Events which might have chipped away at the standing of other leaders left Putin unscathed -- like rising casualties in Chechnya and the failure to finish off the rebels.
"Russian society is tired of the Chechnya problem and Putin is seen as the only one capable of finishing it off once and for all as he promised," Bunin said.
"People are even ready now to accept casualties. Whereas in the first war (1994-1996), women's logic prevailed with mothers pleading for their sons, male logic takes precedence now."
Also quashed quickly were suggestions that his clear run to the top might be hit by qualms over his past as a spy for the feared KGB and head of the FSB, a post-Soviet successor.
"In Russia, intelligence bodies are liked and respected.
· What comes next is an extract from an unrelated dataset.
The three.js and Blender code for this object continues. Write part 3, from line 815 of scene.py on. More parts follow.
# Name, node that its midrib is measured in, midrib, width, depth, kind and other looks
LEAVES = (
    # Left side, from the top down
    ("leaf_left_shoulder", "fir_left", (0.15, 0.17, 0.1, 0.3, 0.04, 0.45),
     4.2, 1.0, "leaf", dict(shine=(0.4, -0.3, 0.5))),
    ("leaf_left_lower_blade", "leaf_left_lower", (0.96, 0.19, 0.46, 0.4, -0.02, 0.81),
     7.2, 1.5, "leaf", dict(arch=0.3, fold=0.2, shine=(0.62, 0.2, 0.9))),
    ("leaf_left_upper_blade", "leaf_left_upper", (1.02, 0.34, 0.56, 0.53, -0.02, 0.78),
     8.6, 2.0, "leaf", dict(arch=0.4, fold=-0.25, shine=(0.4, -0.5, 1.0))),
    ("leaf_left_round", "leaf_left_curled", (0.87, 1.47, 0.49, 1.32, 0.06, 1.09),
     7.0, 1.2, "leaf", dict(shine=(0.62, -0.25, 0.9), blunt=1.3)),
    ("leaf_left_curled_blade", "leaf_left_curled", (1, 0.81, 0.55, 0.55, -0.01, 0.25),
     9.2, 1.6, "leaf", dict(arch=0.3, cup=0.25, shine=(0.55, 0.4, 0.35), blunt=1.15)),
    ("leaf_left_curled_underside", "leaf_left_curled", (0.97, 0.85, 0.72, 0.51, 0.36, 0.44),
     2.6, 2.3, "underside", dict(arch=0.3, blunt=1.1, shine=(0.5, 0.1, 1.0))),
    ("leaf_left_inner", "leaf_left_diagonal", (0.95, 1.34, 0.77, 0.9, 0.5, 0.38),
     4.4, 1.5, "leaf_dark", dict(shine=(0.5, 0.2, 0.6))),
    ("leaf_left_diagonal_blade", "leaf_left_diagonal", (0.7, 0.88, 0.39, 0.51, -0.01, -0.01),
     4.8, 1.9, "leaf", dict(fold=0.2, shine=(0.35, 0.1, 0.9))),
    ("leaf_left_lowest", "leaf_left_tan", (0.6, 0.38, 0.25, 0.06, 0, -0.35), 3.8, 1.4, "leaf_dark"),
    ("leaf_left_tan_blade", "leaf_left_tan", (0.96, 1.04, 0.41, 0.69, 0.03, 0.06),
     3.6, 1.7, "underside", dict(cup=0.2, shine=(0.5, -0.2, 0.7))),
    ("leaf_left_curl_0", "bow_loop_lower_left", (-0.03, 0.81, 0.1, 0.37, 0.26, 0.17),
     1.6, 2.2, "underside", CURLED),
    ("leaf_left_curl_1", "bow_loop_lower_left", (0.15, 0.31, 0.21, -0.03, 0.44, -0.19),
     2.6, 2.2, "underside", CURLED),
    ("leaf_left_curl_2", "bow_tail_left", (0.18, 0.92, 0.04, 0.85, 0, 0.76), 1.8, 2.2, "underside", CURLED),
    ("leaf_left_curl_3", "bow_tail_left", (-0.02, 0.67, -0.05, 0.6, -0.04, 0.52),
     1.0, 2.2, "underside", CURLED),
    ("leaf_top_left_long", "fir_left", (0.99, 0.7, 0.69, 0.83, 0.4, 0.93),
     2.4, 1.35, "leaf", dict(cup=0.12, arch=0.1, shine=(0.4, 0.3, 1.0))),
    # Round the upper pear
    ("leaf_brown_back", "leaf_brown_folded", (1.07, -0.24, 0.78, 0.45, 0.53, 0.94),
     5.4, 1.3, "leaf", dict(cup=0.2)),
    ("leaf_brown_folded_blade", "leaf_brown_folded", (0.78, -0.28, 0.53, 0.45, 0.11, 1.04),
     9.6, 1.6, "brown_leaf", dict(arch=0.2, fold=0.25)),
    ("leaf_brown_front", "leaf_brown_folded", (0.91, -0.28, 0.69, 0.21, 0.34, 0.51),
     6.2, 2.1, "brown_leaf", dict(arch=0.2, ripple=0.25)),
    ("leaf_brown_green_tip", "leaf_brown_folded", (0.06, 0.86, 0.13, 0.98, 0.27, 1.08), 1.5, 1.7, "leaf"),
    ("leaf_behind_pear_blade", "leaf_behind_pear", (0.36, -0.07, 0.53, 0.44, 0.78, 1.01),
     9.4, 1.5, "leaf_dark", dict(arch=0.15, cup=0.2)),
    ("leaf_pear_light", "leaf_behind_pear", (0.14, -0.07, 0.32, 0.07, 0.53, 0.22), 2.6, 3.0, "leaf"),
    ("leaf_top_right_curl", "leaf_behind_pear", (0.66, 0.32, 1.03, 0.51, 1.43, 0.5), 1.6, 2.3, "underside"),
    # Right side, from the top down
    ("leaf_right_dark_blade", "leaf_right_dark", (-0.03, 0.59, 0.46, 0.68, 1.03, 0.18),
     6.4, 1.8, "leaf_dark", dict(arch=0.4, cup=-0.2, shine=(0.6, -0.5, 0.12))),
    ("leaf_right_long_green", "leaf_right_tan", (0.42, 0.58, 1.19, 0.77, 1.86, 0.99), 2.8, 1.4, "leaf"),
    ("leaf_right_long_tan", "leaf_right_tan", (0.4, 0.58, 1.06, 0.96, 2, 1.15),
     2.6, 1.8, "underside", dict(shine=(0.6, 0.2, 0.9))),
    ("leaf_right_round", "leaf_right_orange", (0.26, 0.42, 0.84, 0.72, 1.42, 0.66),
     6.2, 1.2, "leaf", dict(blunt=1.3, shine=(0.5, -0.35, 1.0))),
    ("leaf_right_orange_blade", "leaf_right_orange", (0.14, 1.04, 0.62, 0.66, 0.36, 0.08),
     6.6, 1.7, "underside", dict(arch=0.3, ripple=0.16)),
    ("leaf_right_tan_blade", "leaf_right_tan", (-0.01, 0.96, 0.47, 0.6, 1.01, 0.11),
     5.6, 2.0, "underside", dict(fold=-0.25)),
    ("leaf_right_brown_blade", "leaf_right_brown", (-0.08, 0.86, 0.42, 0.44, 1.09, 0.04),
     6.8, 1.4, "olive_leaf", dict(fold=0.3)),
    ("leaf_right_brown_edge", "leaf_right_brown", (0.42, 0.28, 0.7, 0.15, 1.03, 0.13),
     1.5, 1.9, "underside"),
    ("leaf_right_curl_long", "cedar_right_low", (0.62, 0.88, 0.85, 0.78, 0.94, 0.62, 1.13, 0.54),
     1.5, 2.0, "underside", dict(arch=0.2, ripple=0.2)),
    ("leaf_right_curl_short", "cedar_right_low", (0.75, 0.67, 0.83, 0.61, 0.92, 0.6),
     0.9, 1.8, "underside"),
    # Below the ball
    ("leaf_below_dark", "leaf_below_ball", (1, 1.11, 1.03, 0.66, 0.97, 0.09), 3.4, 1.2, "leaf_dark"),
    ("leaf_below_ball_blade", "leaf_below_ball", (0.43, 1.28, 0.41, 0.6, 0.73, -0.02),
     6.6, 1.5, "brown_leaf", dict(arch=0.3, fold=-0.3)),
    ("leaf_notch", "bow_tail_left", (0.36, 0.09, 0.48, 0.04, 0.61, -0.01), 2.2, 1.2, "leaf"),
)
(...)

It's a plus rather than a minus for him," said Sergei Karaganov, deputy director of the Institute of Europe.
"People in the KGB and other intelligence bodies were generally less corrupt and more efficient than elsewhere."
A concerted attempt to show Putin's human side -- including a television introduction to the family poodle -- has helped smooth the image of the calculating intelligence agent.
But much of the change has come from Putin himself.
He is more at ease with crowds as election date nears, has held his own and more with foreign visitors like British Prime Minister Tony Blair and eloquently -- if cryptically -- offered his vision of a Russia freed from post-Soviet humiliation.
The contrast with the stumbling, unpredictable Yeltsin of later years could not be more in Putin's favor.
"People were ready for Putin -- a man speaking and acting in a normal fashion, who seemed to know how to do things after four or five years of rule by an ailing man and very strange characters known as oligarchies," said Karaganov, referring to influential Russian businessmen. "He was simply in the right place."